begin RECORD SET

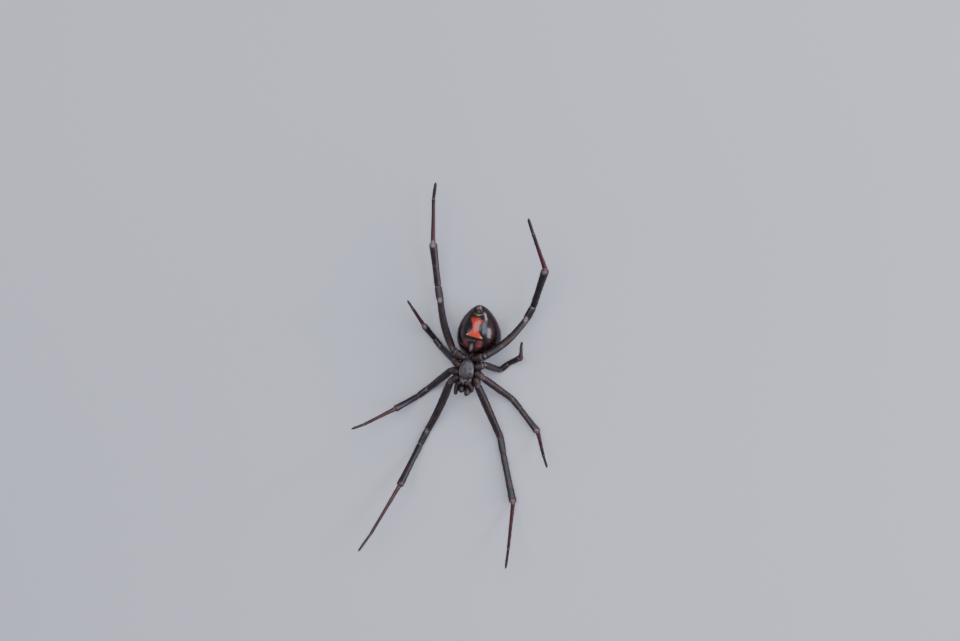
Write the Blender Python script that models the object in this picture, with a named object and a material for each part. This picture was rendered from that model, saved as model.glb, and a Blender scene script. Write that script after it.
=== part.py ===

end RECORD SET
begin RECORD SET

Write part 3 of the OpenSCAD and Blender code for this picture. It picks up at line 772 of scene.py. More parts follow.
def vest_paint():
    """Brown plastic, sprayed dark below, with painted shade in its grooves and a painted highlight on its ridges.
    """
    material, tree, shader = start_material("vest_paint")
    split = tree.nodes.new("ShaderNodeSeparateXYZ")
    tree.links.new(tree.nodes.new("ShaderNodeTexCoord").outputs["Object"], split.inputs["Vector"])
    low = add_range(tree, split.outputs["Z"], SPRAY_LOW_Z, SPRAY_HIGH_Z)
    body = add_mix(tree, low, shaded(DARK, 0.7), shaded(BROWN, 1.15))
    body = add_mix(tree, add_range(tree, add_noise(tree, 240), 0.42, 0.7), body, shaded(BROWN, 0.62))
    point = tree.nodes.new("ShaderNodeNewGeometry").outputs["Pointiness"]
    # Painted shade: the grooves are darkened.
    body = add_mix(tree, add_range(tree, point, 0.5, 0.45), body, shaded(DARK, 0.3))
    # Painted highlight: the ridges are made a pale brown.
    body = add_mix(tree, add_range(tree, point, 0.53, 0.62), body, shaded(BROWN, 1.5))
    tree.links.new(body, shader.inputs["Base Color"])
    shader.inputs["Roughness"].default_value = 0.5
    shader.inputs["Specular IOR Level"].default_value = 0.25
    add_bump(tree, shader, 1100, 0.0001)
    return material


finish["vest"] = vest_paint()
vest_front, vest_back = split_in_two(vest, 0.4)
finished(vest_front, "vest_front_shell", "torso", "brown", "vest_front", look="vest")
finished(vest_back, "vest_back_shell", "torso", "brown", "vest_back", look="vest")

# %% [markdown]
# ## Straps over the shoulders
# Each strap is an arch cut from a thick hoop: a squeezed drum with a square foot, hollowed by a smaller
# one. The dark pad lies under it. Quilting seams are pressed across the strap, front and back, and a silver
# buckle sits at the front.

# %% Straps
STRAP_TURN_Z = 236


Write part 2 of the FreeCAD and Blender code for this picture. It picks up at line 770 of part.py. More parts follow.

end RECORD SET
begin RECORD SET

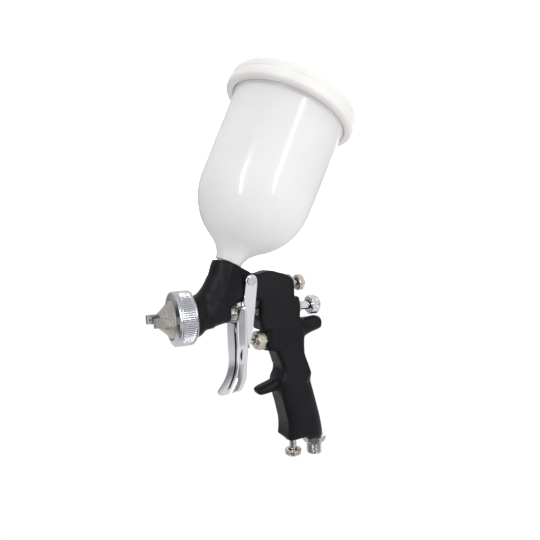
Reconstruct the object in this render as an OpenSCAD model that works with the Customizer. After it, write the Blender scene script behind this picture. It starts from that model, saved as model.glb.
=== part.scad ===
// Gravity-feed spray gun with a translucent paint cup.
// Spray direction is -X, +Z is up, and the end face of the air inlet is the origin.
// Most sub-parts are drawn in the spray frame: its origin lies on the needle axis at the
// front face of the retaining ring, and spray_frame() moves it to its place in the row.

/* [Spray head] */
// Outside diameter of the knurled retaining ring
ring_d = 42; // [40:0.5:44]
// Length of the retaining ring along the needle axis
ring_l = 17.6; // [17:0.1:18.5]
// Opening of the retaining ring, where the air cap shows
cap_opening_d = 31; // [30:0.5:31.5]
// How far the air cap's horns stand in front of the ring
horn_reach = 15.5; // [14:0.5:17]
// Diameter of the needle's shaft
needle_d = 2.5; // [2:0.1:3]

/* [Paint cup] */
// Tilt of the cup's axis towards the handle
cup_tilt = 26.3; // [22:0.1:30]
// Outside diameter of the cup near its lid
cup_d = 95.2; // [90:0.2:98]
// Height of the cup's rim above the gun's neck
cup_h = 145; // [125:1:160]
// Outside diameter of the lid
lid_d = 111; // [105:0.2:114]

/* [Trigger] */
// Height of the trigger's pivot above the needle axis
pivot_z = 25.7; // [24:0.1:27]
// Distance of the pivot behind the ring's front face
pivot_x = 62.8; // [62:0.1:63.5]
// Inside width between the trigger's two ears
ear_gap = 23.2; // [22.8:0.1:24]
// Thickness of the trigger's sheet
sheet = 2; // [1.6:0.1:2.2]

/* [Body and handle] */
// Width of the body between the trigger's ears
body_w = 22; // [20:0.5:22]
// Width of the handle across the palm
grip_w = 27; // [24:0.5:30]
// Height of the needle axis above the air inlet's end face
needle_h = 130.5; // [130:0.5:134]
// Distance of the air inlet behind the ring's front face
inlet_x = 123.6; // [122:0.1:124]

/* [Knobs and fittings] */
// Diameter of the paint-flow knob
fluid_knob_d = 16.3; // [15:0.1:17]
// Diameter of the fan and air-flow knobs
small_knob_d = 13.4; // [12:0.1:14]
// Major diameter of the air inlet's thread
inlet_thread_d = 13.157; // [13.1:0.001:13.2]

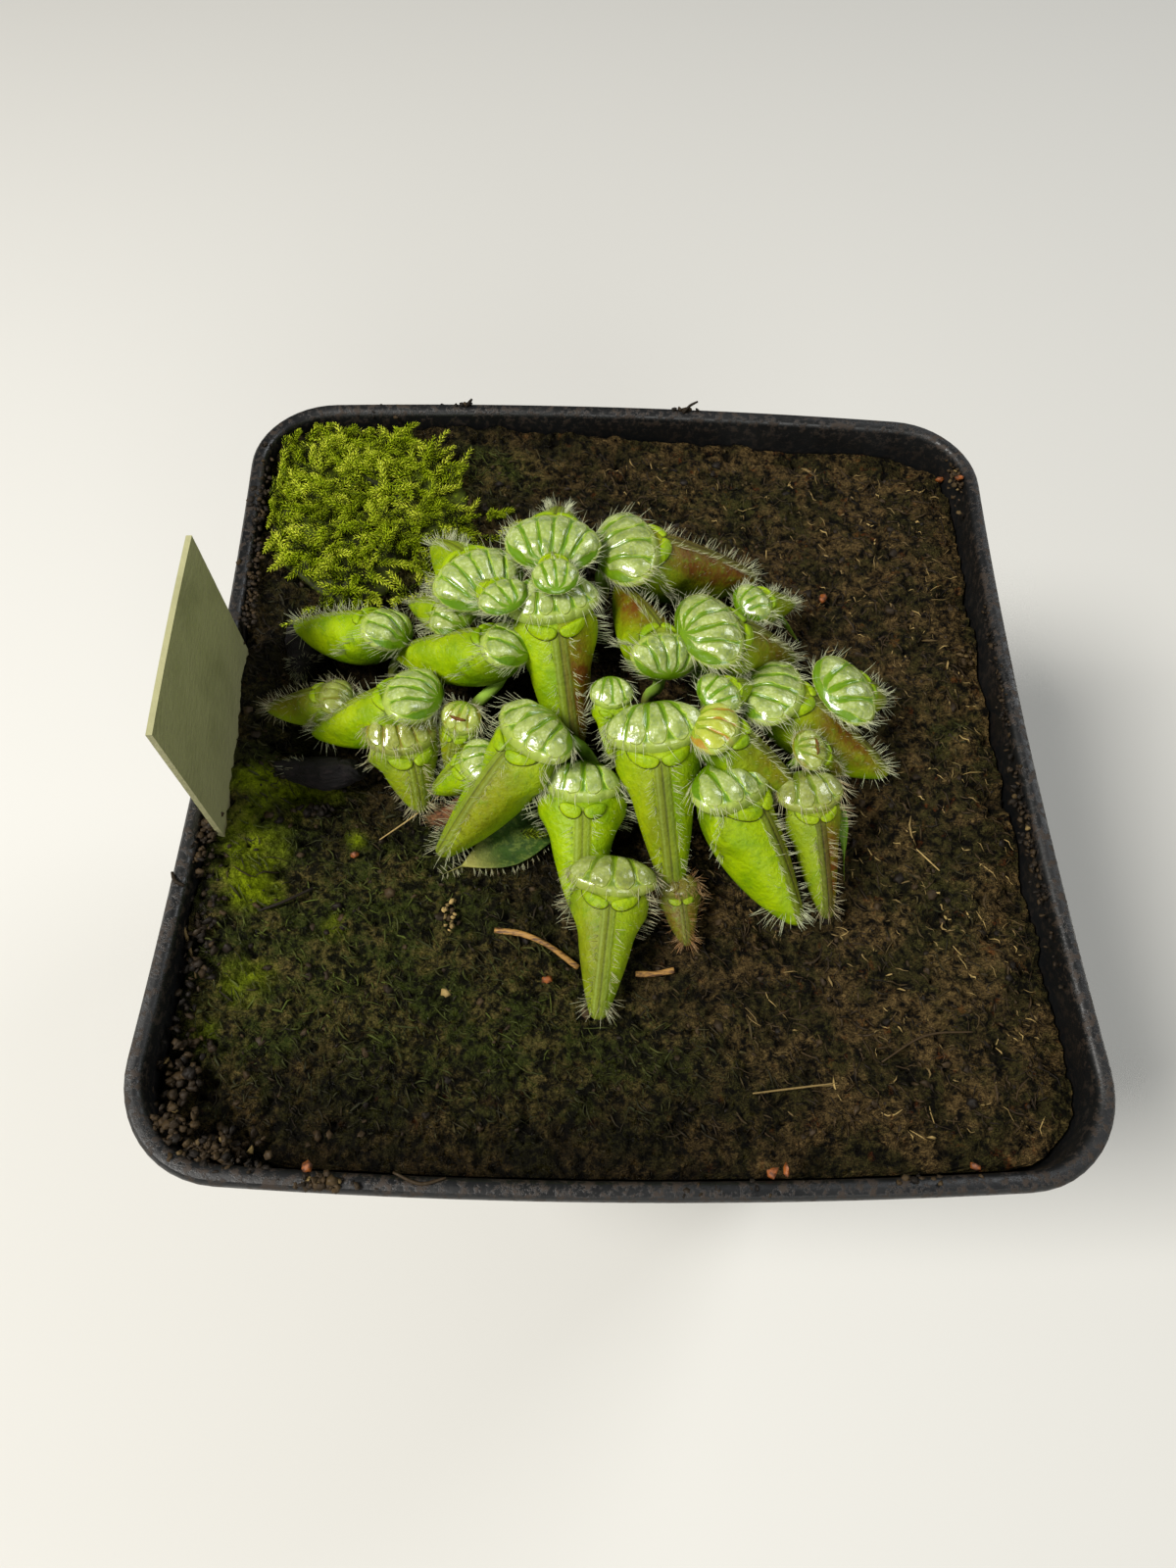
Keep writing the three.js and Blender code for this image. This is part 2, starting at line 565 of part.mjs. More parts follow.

end RECORD SET

From the entries above, copy out every line where the string "code" appears.

Write part 3 of the OpenSCAD and Blender code for this picture. It picks up at line 772 of scene.py. More parts follow.
Write part 2 of the FreeCAD and Blender code for this picture. It picks up at line 770 of part.py. More parts follow.
Keep writing the three.js and Blender code for this image. This is part 2, starting at line 565 of part.mjs. More parts follow.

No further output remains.